It’s said that Isaac Asimov would work on several manuscripts at once, leaving different typewriters set up around his apartment, and when he got stuck or tired of working on one, he would get up and switch to a different typewriter, different manuscript. True? I don’t know, but it does make for great writers’ folklore.
I am no Isaac Asimov. In fact, for someone with such a rich fantasy life I feel the need to write it down, I’m shockingly linear. No, I’m not one of those writers with a spreadsheet and 135 page outline before I begin the first draft, but I do start at the beginning. After the first scene I write the second scene, and so on. Sure I go back and edit; change things, delete things, add a layer throughout the manuscript, but I have never written an entire scene or chapter with the idea of “I’ll know where it goes/decide where it belongs later on.” Maybe it’s a product of not working from a detailed outline, what I write today determines what I write tomorrow, and I can only work on one project at a time. The exception is this blog. Yes, it’s writing, works the fine motor skills and powers of description, but apart from moments of creative license (mostly to protect the innocent), it isn’t what I think of when I feel that flash of panic and excitement looking at the blinking cursor.
The one way my writing doesn’t follow the straight and narrow path is genre. I’ve been thinking about this a lot recently. I write short lit fic pieces, shorter than the average short story but not short shorts. I write full length manuscripts that are somewhere between lit fic and women’s fiction (so, mainstream?). And I write romance. “Write the book of your heart!” Well, my heart is fickle. I enjoy writing all three.
Yeah yeah, insert heaving bosom and throbbing manhood cracks here. True, the cover art isn’t much better than it used to be, and the titles haven’t changed with the times, but the content has. Romance has always and will always equal a happy ending, but how you get there reflects the times. And the publishing house. There’s something fun, something…satisfying in writing within the closer boundaries and confines of romance.

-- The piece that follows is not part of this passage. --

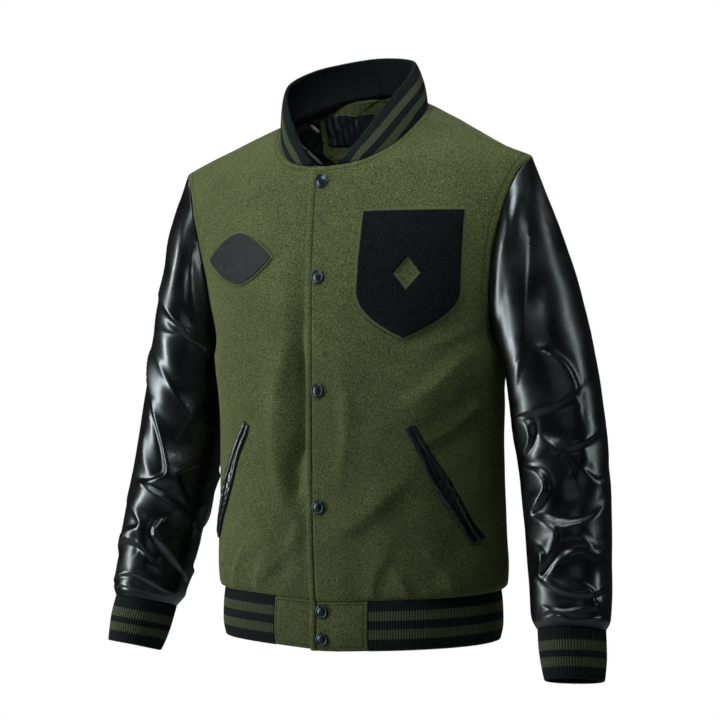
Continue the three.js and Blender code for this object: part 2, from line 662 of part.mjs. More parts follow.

You know how there are some people in your life where when, how, and the time period you met them in have as much to do with the development of your relationship as who they are? The characters who begin to take shape in my mind, filling in and fleshing out as they “walk around” and interact other characters, are much like those real life relationships. I’m all about characters, but some make sense in a short story, some in a romance, while others belong in longer mainstream manuscripts.
I don’t switch from one to the other in the same day, week, or month, but I do have two partial manuscripts right now; one romance, the other my as yet undefined for the shelves hybrid. I feel ready to get back to one of them, but I’m not sure which one. This is the first time I’ve been faced with this, I’ve always known when it was time for me to work in each genre. Maybe I’m just procrastinating, throwing up a mental road block so I don’t get back to work. The hybrid needs some serious revisions, tearing apart and reconstructing before I can go forward. Freaking out my little linear mind.
Whatever the reason is, I don’t like it. I have periods where I write, and periods where I don’t, but this feeling of being stuck is less productive than either one. Do you stick to one genre when you’re reading? How about my writing readers? Are you a circular writer or linear? One genre or multiple?